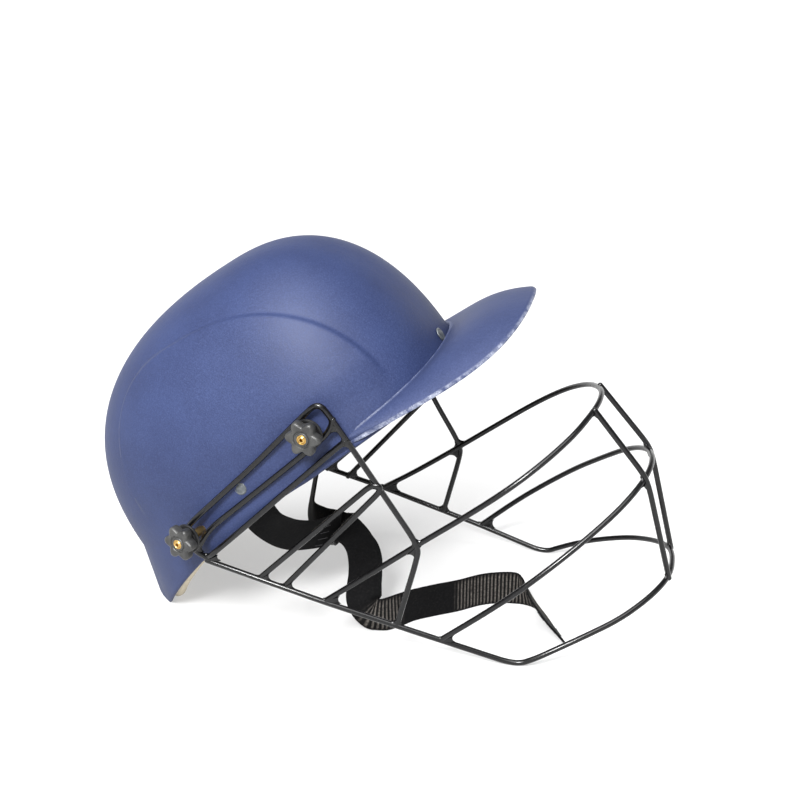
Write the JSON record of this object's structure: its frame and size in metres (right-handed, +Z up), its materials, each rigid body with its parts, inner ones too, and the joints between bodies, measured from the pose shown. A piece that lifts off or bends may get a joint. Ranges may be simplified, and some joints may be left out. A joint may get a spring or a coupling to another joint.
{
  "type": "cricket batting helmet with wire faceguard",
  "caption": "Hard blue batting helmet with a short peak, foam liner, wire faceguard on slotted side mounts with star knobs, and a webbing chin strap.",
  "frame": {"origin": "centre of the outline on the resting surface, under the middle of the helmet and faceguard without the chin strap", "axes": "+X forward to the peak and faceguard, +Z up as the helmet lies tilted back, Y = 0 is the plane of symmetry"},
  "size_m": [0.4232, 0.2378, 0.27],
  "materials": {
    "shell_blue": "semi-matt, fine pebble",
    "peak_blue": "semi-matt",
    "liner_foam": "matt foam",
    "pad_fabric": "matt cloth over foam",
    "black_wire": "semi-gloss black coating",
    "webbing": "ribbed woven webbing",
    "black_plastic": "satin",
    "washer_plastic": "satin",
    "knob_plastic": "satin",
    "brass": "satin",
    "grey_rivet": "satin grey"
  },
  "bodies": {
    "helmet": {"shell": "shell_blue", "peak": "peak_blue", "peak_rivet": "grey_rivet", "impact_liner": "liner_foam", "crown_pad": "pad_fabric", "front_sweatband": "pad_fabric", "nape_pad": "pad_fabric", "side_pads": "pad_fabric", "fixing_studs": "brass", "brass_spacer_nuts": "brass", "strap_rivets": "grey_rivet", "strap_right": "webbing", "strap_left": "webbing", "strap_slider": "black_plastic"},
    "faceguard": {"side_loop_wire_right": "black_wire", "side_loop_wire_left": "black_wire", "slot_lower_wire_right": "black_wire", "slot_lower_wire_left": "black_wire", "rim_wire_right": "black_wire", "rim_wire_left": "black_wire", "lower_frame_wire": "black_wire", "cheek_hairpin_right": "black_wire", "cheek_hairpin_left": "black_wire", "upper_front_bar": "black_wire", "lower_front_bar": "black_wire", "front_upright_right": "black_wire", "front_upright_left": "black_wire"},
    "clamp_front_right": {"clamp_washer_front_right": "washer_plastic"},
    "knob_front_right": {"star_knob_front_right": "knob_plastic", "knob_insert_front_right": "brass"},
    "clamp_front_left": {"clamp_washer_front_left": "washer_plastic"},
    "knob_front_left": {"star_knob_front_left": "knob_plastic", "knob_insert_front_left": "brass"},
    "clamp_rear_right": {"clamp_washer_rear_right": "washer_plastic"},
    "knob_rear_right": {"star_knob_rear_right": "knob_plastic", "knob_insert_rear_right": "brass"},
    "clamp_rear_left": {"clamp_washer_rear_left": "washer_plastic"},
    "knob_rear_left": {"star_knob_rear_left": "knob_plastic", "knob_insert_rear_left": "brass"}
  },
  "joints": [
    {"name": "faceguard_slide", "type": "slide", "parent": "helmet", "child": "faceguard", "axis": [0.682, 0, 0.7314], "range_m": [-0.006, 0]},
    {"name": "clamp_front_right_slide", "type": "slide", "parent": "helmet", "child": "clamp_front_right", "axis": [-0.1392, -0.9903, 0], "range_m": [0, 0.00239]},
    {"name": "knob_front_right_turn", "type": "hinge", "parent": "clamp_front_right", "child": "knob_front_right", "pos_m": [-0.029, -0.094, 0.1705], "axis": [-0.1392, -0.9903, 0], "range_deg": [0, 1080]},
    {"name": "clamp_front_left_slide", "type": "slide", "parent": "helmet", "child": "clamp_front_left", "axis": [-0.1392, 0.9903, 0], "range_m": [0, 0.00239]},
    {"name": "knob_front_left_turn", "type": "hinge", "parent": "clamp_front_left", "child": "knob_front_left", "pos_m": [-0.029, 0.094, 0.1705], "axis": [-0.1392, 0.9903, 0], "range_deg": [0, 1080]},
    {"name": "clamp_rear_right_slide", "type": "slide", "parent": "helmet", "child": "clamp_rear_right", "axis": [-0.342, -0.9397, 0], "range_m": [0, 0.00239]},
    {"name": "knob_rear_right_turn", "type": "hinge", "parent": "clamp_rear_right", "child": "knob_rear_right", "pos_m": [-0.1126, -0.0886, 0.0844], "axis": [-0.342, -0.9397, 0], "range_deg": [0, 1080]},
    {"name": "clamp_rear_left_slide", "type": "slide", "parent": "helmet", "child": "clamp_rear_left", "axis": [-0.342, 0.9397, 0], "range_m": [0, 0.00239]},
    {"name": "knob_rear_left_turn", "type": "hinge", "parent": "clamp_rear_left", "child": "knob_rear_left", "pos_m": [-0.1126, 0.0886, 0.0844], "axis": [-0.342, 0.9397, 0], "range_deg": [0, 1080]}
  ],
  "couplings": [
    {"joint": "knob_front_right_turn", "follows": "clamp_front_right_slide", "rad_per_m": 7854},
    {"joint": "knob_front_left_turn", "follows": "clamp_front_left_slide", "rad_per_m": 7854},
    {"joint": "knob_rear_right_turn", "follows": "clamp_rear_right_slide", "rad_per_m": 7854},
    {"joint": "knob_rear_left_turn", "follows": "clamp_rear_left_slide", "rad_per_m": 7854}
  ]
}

:: WORK REQUIRED ::
Reproduce the material verbatim, line by line.

:: ANSWER TO THE EXERCISE ::
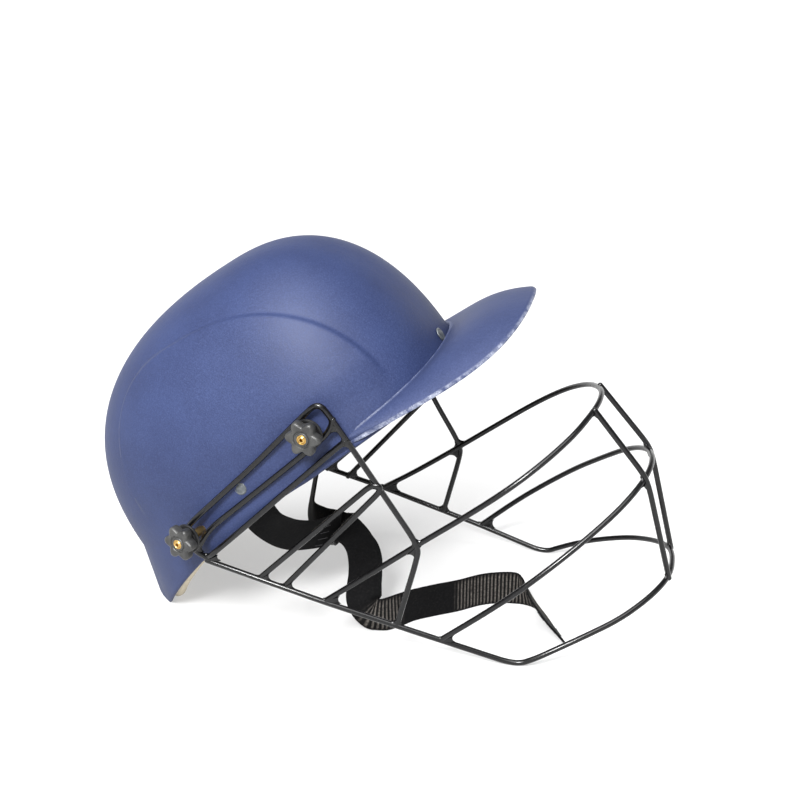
Write the JSON record of this object's structure: its frame and size in metres (right-handed, +Z up), its materials, each rigid body with its parts, inner ones too, and the joints between bodies, measured from the pose shown. A piece that lifts off or bends may get a joint. Ranges may be simplified, and some joints may be left out. A joint may get a spring or a coupling to another joint.
{
  "type": "cricket batting helmet with wire faceguard",
  "caption": "Hard blue batting helmet with a short peak, foam liner, wire faceguard on slotted side mounts with star knobs, and a webbing chin strap.",
  "frame": {"origin": "centre of the outline on the resting surface, under the middle of the helmet and faceguard without the chin strap", "axes": "+X forward to the peak and faceguard, +Z up as the helmet lies tilted back, Y = 0 is the plane of symmetry"},
  "size_m": [0.4232, 0.2378, 0.27],
  "materials": {
    "shell_blue": "semi-matt, fine pebble",
    "peak_blue": "semi-matt",
    "liner_foam": "matt foam",
    "pad_fabric": "matt cloth over foam",
    "black_wire": "semi-gloss black coating",
    "webbing": "ribbed woven webbing",
    "black_plastic": "satin",
    "washer_plastic": "satin",
    "knob_plastic": "satin",
    "brass": "satin",
    "grey_rivet": "satin grey"
  },
  "bodies": {
    "helmet": {"shell": "shell_blue", "peak": "peak_blue", "peak_rivet": "grey_rivet", "impact_liner": "liner_foam", "crown_pad": "pad_fabric", "front_sweatband": "pad_fabric", "nape_pad": "pad_fabric", "side_pads": "pad_fabric", "fixing_studs": "brass", "brass_spacer_nuts": "brass", "strap_rivets": "grey_rivet", "strap_right": "webbing", "strap_left": "webbing", "strap_slider": "black_plastic"},
    "faceguard": {"side_loop_wire_right": "black_wire", "side_loop_wire_left": "black_wire", "slot_lower_wire_right": "black_wire", "slot_lower_wire_left": "black_wire", "rim_wire_right": "black_wire", "rim_wire_left": "black_wire", "lower_frame_wire": "black_wire", "cheek_hairpin_right": "black_wire", "cheek_hairpin_left": "black_wire", "upper_front_bar": "black_wire", "lower_front_bar": "black_wire", "front_upright_right": "black_wire", "front_upright_left": "black_wire"},
    "clamp_front_right": {"clamp_washer_front_right": "washer_plastic"},
    "knob_front_right": {"star_knob_front_right": "knob_plastic", "knob_insert_front_right": "brass"},
    "clamp_front_left": {"clamp_washer_front_left": "washer_plastic"},
    "knob_front_left": {"star_knob_front_left": "knob_plastic", "knob_insert_front_left": "brass"},
    "clamp_rear_right": {"clamp_washer_rear_right": "washer_plastic"},
    "knob_rear_right": {"star_knob_rear_right": "knob_plastic", "knob_insert_rear_right": "brass"},
    "clamp_rear_left": {"clamp_washer_rear_left": "washer_plastic"},
    "knob_rear_left": {"star_knob_rear_left": "knob_plastic", "knob_insert_rear_left": "brass"}
  },
  "joints": [
    {"name": "faceguard_slide", "type": "slide", "parent": "helmet", "child": "faceguard", "axis": [0.682, 0, 0.7314], "range_m": [-0.006, 0]},
    {"name": "clamp_front_right_slide", "type": "slide", "parent": "helmet", "child": "clamp_front_right", "axis": [-0.1392, -0.9903, 0], "range_m": [0, 0.00239]},
    {"name": "knob_front_right_turn", "type": "hinge", "parent": "clamp_front_right", "child": "knob_front_right", "pos_m": [-0.029, -0.094, 0.1705], "axis": [-0.1392, -0.9903, 0], "range_deg": [0, 1080]},
    {"name": "clamp_front_left_slide", "type": "slide", "parent": "helmet", "child": "clamp_front_left", "axis": [-0.1392, 0.9903, 0], "range_m": [0, 0.00239]},
    {"name": "knob_front_left_turn", "type": "hinge", "parent": "clamp_front_left", "child": "knob_front_left", "pos_m": [-0.029, 0.094, 0.1705], "axis": [-0.1392, 0.9903, 0], "range_deg": [0, 1080]},
    {"name": "clamp_rear_right_slide", "type": "slide", "parent": "helmet", "child": "clamp_rear_right", "axis": [-0.342, -0.9397, 0], "range_m": [0, 0.00239]},
    {"name": "knob_rear_right_turn", "type": "hinge", "parent": "clamp_rear_right", "child": "knob_rear_right", "pos_m": [-0.1126, -0.0886, 0.0844], "axis": [-0.342, -0.9397, 0], "range_deg": [0, 1080]},
    {"name": "clamp_rear_left_slide", "type": "slide", "parent": "helmet", "child": "clamp_rear_left", "axis": [-0.342, 0.9397, 0], "range_m": [0, 0.00239]},
    {"name": "knob_rear_left_turn", "type": "hinge", "parent": "clamp_rear_left", "child": "knob_rear_left", "pos_m": [-0.1126, 0.0886, 0.0844], "axis": [-0.342, 0.9397, 0], "range_deg": [0, 1080]}
  ],
  "couplings": [
    {"joint": "knob_front_right_turn", "follows": "clamp_front_right_slide", "rad_per_m": 7854},
    {"joint": "knob_front_left_turn", "follows": "clamp_front_left_slide", "rad_per_m": 7854},
    {"joint": "knob_rear_right_turn", "follows": "clamp_rear_right_slide", "rad_per_m": 7854},
    {"joint": "knob_rear_left_turn", "follows": "clamp_rear_left_slide", "rad_per_m": 7854}
  ]
}